LV= noted that these figures represent individuals who recognised scam attempts, meaning the actual figures could be far higher.

Half of survey respondents agreed that pension scams and other types of fraud are becoming more sophisticated and difficult to spot.

"Avoiding falling prey to scams is becoming ever harder, with more people having a number of pension pots, so keeping track is increasingly difficult for consumers," said LV= chief executive David Hynam.

LV= said that pension savers can minimise the risk of falling victim to a scam by hanging up on cold calls, being wary of unsolicited approaches and calling organisations back on an official number.

What scams look like

Scammers can be articulate and financially knowledgeable, with credible-looking websites, testimonials and materials that are hard to distinguish from the real thing, explained Action Fraud, the UK's national reporting centre for fraud and cyber crime.

Scammers get in touch with people in a variety of ways. Usually, potential victims will receive a phone call, email or text message, or they may respond to an online ad. In some cases, scammers are introduced by a friend or family member who is unknowingly being scammed themself.

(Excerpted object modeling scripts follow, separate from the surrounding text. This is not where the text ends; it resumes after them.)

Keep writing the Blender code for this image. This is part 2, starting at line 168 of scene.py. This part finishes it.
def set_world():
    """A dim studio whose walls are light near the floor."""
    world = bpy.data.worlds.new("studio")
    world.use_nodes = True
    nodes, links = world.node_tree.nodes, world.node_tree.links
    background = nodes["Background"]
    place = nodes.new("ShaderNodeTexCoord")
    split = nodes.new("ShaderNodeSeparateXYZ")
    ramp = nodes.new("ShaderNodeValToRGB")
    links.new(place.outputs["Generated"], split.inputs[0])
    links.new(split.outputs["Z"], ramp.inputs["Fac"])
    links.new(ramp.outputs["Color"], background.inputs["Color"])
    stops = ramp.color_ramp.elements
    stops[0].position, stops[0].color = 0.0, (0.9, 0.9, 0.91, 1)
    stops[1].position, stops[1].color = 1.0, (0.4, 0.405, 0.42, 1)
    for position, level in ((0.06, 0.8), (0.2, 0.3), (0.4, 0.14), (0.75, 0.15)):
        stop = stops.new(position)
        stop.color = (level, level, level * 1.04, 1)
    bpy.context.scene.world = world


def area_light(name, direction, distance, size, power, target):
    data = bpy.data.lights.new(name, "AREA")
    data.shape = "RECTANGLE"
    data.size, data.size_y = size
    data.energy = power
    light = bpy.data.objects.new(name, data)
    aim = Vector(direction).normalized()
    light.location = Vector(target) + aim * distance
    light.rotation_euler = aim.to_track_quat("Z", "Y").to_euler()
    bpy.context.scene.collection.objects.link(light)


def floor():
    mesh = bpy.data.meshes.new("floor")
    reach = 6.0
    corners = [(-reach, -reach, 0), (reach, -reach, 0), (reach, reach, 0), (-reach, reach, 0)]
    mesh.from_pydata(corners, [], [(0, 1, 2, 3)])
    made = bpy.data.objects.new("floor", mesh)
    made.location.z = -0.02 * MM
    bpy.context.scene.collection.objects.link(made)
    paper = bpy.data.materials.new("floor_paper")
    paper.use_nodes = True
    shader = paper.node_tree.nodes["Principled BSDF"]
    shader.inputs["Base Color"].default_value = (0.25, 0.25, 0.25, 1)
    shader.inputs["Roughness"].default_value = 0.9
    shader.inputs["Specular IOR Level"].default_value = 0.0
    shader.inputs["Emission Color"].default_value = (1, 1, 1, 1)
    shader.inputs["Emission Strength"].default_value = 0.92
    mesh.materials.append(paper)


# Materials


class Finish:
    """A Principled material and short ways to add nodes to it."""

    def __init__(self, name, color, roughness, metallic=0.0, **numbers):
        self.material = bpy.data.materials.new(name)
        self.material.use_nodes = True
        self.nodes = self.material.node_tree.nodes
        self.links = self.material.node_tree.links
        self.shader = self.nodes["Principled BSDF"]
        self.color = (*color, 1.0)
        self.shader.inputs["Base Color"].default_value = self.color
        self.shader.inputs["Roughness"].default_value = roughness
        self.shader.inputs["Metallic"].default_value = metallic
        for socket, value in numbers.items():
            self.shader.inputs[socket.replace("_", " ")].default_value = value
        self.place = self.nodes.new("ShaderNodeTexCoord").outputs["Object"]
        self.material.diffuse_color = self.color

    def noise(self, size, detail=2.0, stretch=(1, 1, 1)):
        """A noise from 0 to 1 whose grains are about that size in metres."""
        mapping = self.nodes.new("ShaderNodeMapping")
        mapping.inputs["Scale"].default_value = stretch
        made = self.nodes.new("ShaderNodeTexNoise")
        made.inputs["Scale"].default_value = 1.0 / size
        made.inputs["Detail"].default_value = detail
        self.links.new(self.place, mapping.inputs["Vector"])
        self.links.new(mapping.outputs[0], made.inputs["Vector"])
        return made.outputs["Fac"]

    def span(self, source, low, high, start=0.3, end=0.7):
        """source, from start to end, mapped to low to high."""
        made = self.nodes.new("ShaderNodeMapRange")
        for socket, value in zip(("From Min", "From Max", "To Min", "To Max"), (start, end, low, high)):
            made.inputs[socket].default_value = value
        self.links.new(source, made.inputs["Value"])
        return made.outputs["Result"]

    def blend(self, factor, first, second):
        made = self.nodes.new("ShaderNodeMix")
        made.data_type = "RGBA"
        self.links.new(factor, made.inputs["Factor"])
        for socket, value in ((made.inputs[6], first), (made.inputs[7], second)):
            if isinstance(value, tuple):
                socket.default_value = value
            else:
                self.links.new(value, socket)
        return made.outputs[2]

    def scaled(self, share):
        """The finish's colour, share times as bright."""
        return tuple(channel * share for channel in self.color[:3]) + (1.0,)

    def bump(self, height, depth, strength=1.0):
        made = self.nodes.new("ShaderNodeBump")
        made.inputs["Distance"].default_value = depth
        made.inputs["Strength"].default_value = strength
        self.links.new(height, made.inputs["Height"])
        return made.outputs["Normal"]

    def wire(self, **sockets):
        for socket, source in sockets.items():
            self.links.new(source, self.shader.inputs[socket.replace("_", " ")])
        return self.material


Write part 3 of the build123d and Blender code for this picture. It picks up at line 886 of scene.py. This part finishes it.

Free pension reviews, 'guaranteed' higher returns, or help to release cash from your pension if you're under 55 are among the offers designed to persuade you to transfer your pension pot (or to release funds from it). The money is then often invested in unusual and high-risk investments like overseas property, renewable energy bonds, forestry, storage units, or simply stolen outright.

In order to gain your trust, scammers may claim that they are authorised by the Financial Conduct Authority (FCA) or that they don't have to be FCA authorised because they aren't providing the advice themselves. They may even claim to be acting on the behalf of the FCA or the government service Pension Wise.

High-pressure sales tactics are common, with scammers pressuring victims with 'time-limited' offers or even sending a courier to your door to wait while you sign documents. And with long-term investments, it can be several years before victims realise that something is wrong.

Protect yourself from scams

Action Fraud has set out four simple steps to protect yourself from pension scams:

  • Step 1: reject unexpected offers
    • If you're contacted out of the blue about a pension opportunity, it's likely to be high risk or a scam.
    • If you get a cold call about your pension, the safest thing to do is to hang up -- it's illegal and probably a scam. Ignore any unsolicited offers via email or text.
    • Offers of free pension reviews are a red flag.
    • And don't be talked into something by someone you know. They could be getting scammed, so check everything yourself.
  • Step 2: check who you're dealing with
    • Check the FCA Register to make sure that anyone offering you advice or other financial services is FCA authorised. Always use the contact details on the register, not the details the firm gives you.
    • Check to see if they are registered with Companies House and search the company name and the names of the directors online to see if others have posted any concerns.
    • You can also use the FCA Warning List to check the risks of a potential pension or investment opportunity.
  • Step 3: don't be rushed or pressured
    • Take your time to make all the checks you need, and don't be rushed or pressured into making a decision. If it sounds too good to be true, it probably is.
  • Step 4: get impartial information or advice
    • "You should seriously consider seeking financial guidance or advice before changing your pension arrangements," said Action Fraud. A financial adviser regulated by the FCA can help you make the best decision for your own personal circumstances.